§ Goal
Count every line where "from" occurs. Give the total alone.

==================================================

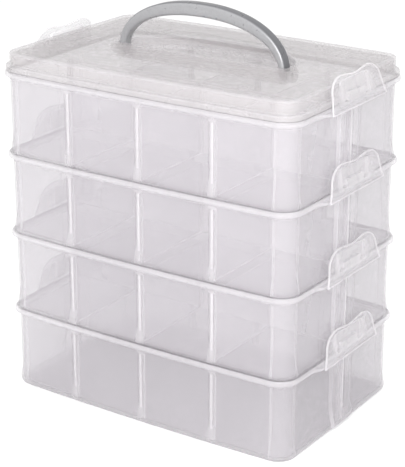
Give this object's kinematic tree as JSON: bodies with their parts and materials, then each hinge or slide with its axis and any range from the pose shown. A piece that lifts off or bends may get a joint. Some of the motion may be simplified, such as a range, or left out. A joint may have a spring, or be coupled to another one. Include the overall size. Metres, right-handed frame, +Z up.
{
  "type": "sewing box with trays",
  "caption": "Stacking sewing box: nested trays with lift-out dividers and hinged end latches, under a lid whose arched carry handle folds flat.",
  "frame": {"origin": "centre of the underside of the bottom tray, on the surface the box stands on", "axes": "+X along the box towards the right end latches, +Y to the back, +Z up"},
  "size_m": [0.283, 0.1804, 0.3225],
  "materials": {
    "frosted_plastic": "translucent frosted polypropylene with a soft sheen",
    "divider_plastic": "translucent frosted polypropylene, thin plate",
    "silver_grey_plastic": "smooth silver-grey moulded plastic"
  },
  "bodies": {
    "tray_1": {"tray_1": "frosted_plastic"},
    "tray_2": {"tray_2": "frosted_plastic", "long_divider_2": "divider_plastic", "back_divider_2_1": "divider_plastic", "front_divider_2_1": "divider_plastic", "back_divider_2_2": "divider_plastic", "front_divider_2_2": "divider_plastic", "back_divider_2_3": "divider_plastic", "front_divider_2_3": "divider_plastic"},
    "tray_3": {"tray_3": "frosted_plastic", "long_divider_3": "divider_plastic", "back_divider_3_1": "divider_plastic", "front_divider_3_1": "divider_plastic", "back_divider_3_2": "divider_plastic", "front_divider_3_2": "divider_plastic", "back_divider_3_3": "divider_plastic", "front_divider_3_3": "divider_plastic"},
    "tray_4": {"tray_4": "frosted_plastic", "long_divider_4": "divider_plastic", "back_divider_4_1": "divider_plastic", "front_divider_4_1": "divider_plastic", "back_divider_4_2": "divider_plastic", "front_divider_4_2": "divider_plastic", "back_divider_4_3": "divider_plastic", "front_divider_4_3": "divider_plastic"},
    "lid": {"lid": "frosted_plastic"},
    "handle": {"handle": "silver_grey_plastic"},
    "latch_right_1": {"latch_right_1": "frosted_plastic"},
    "latch_left_1": {"latch_left_1": "frosted_plastic"},
    "latch_right_2": {"latch_right_2": "frosted_plastic"},
    "latch_left_2": {"latch_left_2": "frosted_plastic"},
    "latch_right_3": {"latch_right_3": "frosted_plastic"},
    "latch_left_3": {"latch_left_3": "frosted_plastic"},
    "latch_right_4": {"latch_right_4": "frosted_plastic"},
    "latch_left_4": {"latch_left_4": "frosted_plastic"}
  },
  "joints": [
    {"name": "tray_2_lift", "type": "slide", "parent": "tray_1", "child": "tray_2", "axis": [0, 0, 1], "range_m": [0, 0.08]},
    {"name": "tray_3_lift", "type": "slide", "parent": "tray_2", "child": "tray_3", "axis": [0, 0, 1], "range_m": [0, 0.08]},
    {"name": "tray_4_lift", "type": "slide", "parent": "tray_3", "child": "tray_4", "axis": [0, 0, 1], "range_m": [0, 0.08]},
    {"name": "lid_lift", "type": "slide", "parent": "tray_4", "child": "lid", "axis": [0, 0, 1], "range_m": [0, 0.08]},
    {"name": "handle_fold", "type": "hinge", "parent": "lid", "child": "handle", "pos_m": [0, 0.001, 0.27765], "axis": [-1, 0, 0], "range_deg": [0, 90]},
    {"name": "latch_right_1_open", "type": "hinge", "parent": "tray_1", "child": "latch_right_1", "pos_m": [0.13945, 0, 0.0647], "axis": [0, 1, 0], "range_deg": [0, 35]},
    {"name": "latch_left_1_open", "type": "hinge", "parent": "tray_1", "child": "latch_left_1", "pos_m": [-0.13945, 0, 0.0647], "axis": [0, -1, 0], "range_deg": [0, 35]},
    {"name": "latch_right_2_open", "type": "hinge", "parent": "tray_2", "child": "latch_right_2", "pos_m": [0.13945, 0, 0.1312], "axis": [0, 1, 0], "range_deg": [0, 35]},
    {"name": "latch_left_2_open", "type": "hinge", "parent": "tray_2", "child": "latch_left_2", "pos_m": [-0.13945, 0, 0.1312], "axis": [0, -1, 0], "range_deg": [0, 35]},
    {"name": "latch_right_3_open", "type": "hinge", "parent": "tray_3", "child": "latch_right_3", "pos_m": [0.13945, 0, 0.1977], "axis": [0, 1, 0], "range_deg": [0, 35]},
    {"name": "latch_left_3_open", "type": "hinge", "parent": "tray_3", "child": "latch_left_3", "pos_m": [-0.13945, 0, 0.1977], "axis": [0, -1, 0], "range_deg": [0, 35]},
    {"name": "latch_right_4_open", "type": "hinge", "parent": "tray_4", "child": "latch_right_4", "pos_m": [0.13945, 0, 0.2642], "axis": [0, 1, 0], "range_deg": [0, 35]},
    {"name": "latch_left_4_open", "type": "hinge", "parent": "tray_4", "child": "latch_left_4", "pos_m": [-0.13945, 0, 0.2642], "axis": [0, -1, 0], "range_deg": [0, 35]}
  ]
}
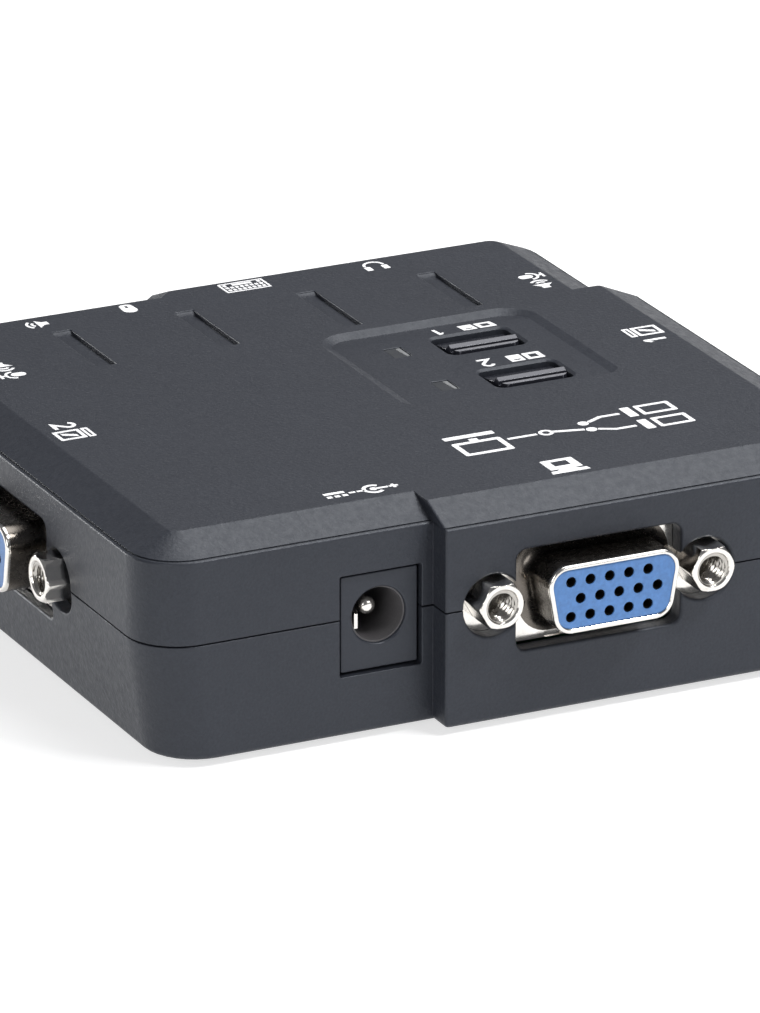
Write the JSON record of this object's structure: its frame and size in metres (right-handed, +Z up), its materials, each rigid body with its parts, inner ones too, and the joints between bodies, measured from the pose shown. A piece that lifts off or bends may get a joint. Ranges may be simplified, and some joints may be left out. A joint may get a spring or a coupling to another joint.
{
  "type": "kvm switch",
  "caption": "Flat square desktop switch box with stepped sides: display sockets on the sides, power, USB and audio sockets, selector push buttons in a shallow pocket on top.",
  "frame": {"origin": "centre of the bounding box at the underside of the rubber feet", "axes": "+Z up; -Y out of the wall with the power inlet and the monitor socket, +Y out of the user's wall with the USB and audio sockets, +X towards computer 1, -X towards computer 2"},
  "size_m": [0.0928, 0.0858, 0.0256],
  "materials": {
    "case": "fine spark-eroded texture",
    "button": "satin",
    "lens": "smoked, clear",
    "nickel": "bright nickel plate",
    "blue": "moulded",
    "black": "moulded",
    "rubber": "matte",
    "board": "solder mask",
    "chip": "moulded",
    "print": "white pad print",
    "contact": "thin gold plate"
  },
  "bodies": {
    "case": {"top_cover": "case", "bottom_cover": "case", "main_board": "board", "pc1_switch_body": "black", "pc1_lamp_lens": "lens", "pc1_lamp": "lens", "pc2_switch_body": "black", "pc2_lamp_lens": "lens", "pc2_lamp": "lens", "console_video_shell": "nickel", "console_video_insert": "blue", "console_screw_lock_left": "nickel", "console_screw_lock_right": "nickel", "pc2_video_shell": "nickel", "pc2_video_insert": "blue", "pc2_screw_lock_left": "nickel", "pc2_screw_lock_right": "nickel", "pc1_video_shell": "nickel", "pc1_video_insert": "blue", "pc1_screw_lock_left": "nickel", "pc1_screw_lock_right": "nickel", "power_inlet_housing": "case", "power_inlet_pin": "nickel", "power_inlet_spring": "nickel", "mouse_usb_shell": "nickel", "mouse_usb_tongue": "black", "keyboard_usb_shell": "nickel", "keyboard_usb_tongue": "black", "speaker_jack_housing": "black", "speaker_jack_sleeve": "nickel", "headset_jack_housing": "black", "headset_jack_sleeve": "nickel", "pc1_audio_jack_housing": "black", "pc1_audio_jack_sleeve": "nickel", "pc2_audio_jack_housing": "black", "pc2_audio_jack_sleeve": "nickel", "case_screw_1": "nickel", "case_screw_2": "nickel", "case_screw_3": "nickel", "case_screw_4": "nickel", "foot_1": "rubber", "foot_2": "rubber", "foot_3": "rubber", "foot_4": "rubber", "switch_chip": "chip", "hub_chip": "chip", "power_regulator": "chip", "crystal": "nickel", "capacitor_1": "nickel", "capacitor_2": "nickel"},
    "pc1_selector": {"pc1_button": "button", "pc1_switch_plunger": "black"},
    "pc2_selector": {"pc2_button": "button", "pc2_switch_plunger": "black"}
  },
  "joints": [
    {"name": "pc1_press", "type": "slide", "parent": "case", "child": "pc1_selector", "axis": [0, 0, -1], "range_m": [0, 0.0005], "stiffness_N_per_m": 600},
    {"name": "pc2_press", "type": "slide", "parent": "case", "child": "pc2_selector", "axis": [0, 0, -1], "range_m": [0, 0.0005], "stiffness_N_per_m": 600}
  ]
}
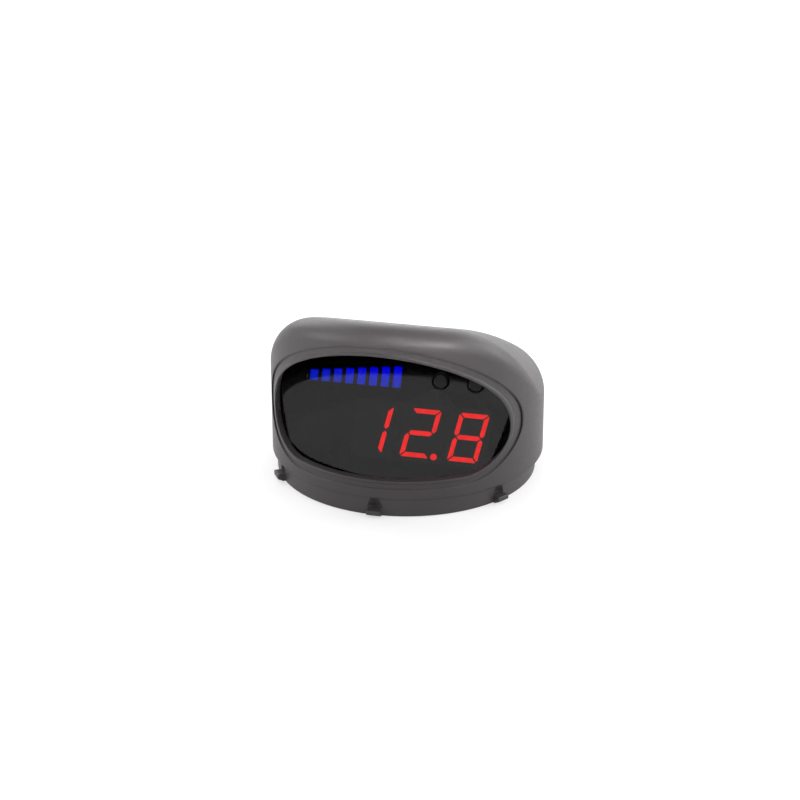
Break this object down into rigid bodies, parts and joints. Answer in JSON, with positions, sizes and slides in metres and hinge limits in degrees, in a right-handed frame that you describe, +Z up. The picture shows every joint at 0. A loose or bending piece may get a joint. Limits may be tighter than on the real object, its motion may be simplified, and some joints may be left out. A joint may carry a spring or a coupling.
{
  "type": "digital gauge pod",
  "caption": "Round hooded dashboard pod with a tilted smoked display, red digits, a rising blue bar and two push buttons, on a snap-in collar.",
  "frame": {"origin": "centre of the collar's lower rim", "axes": "+Z up, -Y out of the display towards the driver, +X to the driver's right"},
  "size_m": [0.0724, 0.0742, 0.0505],
  "materials": {
    "black_steel": "blackened steel",
    "blue_lit": "lit diffuser",
    "board": "solder mask",
    "brass": "plated brass",
    "can": "drawn can",
    "ceramic": "fired ceramic",
    "chip": "moulded epoxy",
    "digit_case": "black face",
    "film": "black film",
    "inner": "plain black",
    "lens": "polished smoked acrylic",
    "red_dark": "unlit diffuser",
    "red_lit": "lit diffuser",
    "shell": "fine moulded grain",
    "steel": "plated steel",
    "white": "white moulding"
  },
  "bodies": {
    "pod": {"bar_guide": "digit_case", "bar_leds": "white", "bar_segments": "blue_lit", "base_cover": "inner", "board_screws": "steel", "chip_capacitors": "ceramic", "chip_resistors": "chip", "circuit_board": "board", "contact_dome_left": "steel", "contact_dome_right": "steel", "cover_screws": "black_steel", "crystal": "steel", "dark_segments_centre": "red_dark", "dark_segments_left": "red_dark", "dark_segments_right": "red_dark", "data_socket": "white", "digit_centre": "digit_case", "digit_left": "digit_case", "digit_pins": "steel", "digit_right": "digit_case", "display_frame": "inner", "driver_chip": "chip", "face_lens": "lens", "filter_capacitor": "can", "hood_shell": "shell", "light_mask": "film", "lit_segments_centre": "red_lit", "lit_segments_left": "red_lit", "lit_segments_right": "red_lit", "panel_screws": "steel", "processor_chip": "chip", "rear_cover": "shell", "rear_screws": "black_steel", "socket_contacts": "brass", "switch_body_left": "chip", "switch_body_right": "chip", "switch_cover_left": "steel", "switch_cover_right": "steel", "voltage_regulator": "chip"},
    "button_left": {"button_cap_left": "shell", "switch_plunger_left": "white"},
    "button_right": {"button_cap_right": "shell", "switch_plunger_right": "white"}
  },
  "joints": [
    {"name": "press_left", "type": "slide", "parent": "pod", "child": "button_left", "axis": [0, 0.891, -0.454], "range_m": [0, 0.0003], "stiffness_N_per_m": 900},
    {"name": "press_right", "type": "slide", "parent": "pod", "child": "button_right", "axis": [0, 0.891, -0.454], "range_m": [0, 0.0003], "stiffness_N_per_m": 900}
  ]
}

==================================================

§ Solution for this exercise
2